Schmaltz is a staple ingredient of U.S. politics, and there's no schmaltzfest more buttery than a Democratic convention. Yet, what his wife, Michelle, said in an ur-schmaltzy speech still contains a moving element of truth. That "a girl from the South Side of Chicago and the son of a single mother from Hawaii" could make it this far represents everything good and hopeful about America. After West Side Story, a world suffused with American popular culture thrills to South Side Story.

Actually, it's two stories. Story No. 1 is how the descendants of slaves might occupy the White House; after Colin Powell and Condoleezza Rice at the State Department, this is the final frontier. Story No. 2 is Mr. Obama's own: the offspring of a mobile Kenyan father and white American mother, with family ties in many cultures. A child of our increasingly mixed-up world now standing to become the most powerful man in it.

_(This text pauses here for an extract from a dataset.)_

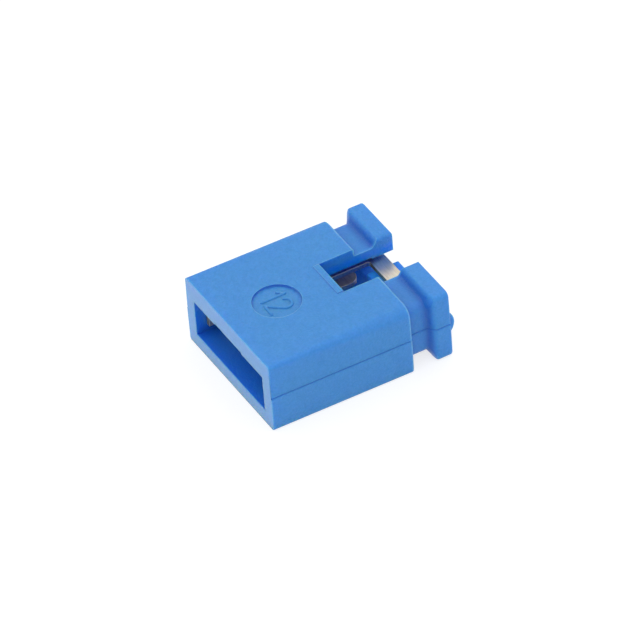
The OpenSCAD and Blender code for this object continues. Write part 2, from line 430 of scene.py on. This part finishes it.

The most powerful - but less so, relatively, than most of his predecessors since 1945. For this, too, defines the Obama moment: that the relative power of the U.S. president has diminished. Consider what's been happening outside the U.S. election bubble: In Georgia, Russia has cocked a snook at Washington and torn up the terms of the post-Cold War settlement. In Afghanistan and Pakistan, Islamic extremists are growing stronger as we pay the price for George Bush's wild goose chase in Iraq.

At the Beijing Olympics, China has trumpeted its peaceful re-emergence as a world power in spectacular fashion. Those massed acrobats, drummers and dancers sent a message more powerful than any Russian tanks. The world is getting the message, too. Even before the Olympic demonstration, the Pew Global Attitudes Project produced the remarkable results of an opinion poll asking respondents in 24 countries whether China will replace or has already replaced the U.S. as the world's leading superpower. Few thought it already has, but roughly half the French, Germans, British, Spanish and Australians said it will. So did one in three Americans. And in foreign affairs, as in financial markets, perception is a large part of reality.

World trade talks, meanwhile, have collapsed. The steps needed to reduce carbon emissions are not being taken. The ice caps go on melting. It's unclear how even a radical shift in U.S. policy would change this. Michelle Obama spoke of her husband's desire to shift "the world as it is" toward "the world as it should be." But U.S. capacity to do that is far less than it was in the 1940s, or even in the 1990s, when Bill Clinton was lucky enough to walk with history.

The domestic strengths of the U.S. are also not what they were. In the credit crisis of turbo-capitalism, flagship U.S. banks run to the sovereign wealth funds of the Middle and Far East for help. East bails out West. The U.S. housing market teeters on the verge of collapse. Jobs are hard to find. Middle-class Americans slide out of health care and into poverty.

While hundreds of billions of dollars have been squandered in Iraq, and on Terminator IV hardware for the mightiest military the world has seen, anyone who spends time in America can see how civil infrastructure is crumbling. This is not a country that can afford to "pay any price, bear any burden" - to recall the soaring rhetoric with which Senator Ted Kennedy's elder brother once thrilled the world.

America still has extraordinary strengths. Among the greatest of them is its ability to attract the brightest, most energetic and enterprising men and women from across the world, and then to give them the freedom and opportunity to use their talents to maximum effect. People like Barack Obama. As a man, Mr. Obama personifies his country's continued strengths. As a president, he will have to confront its growing weaknesses.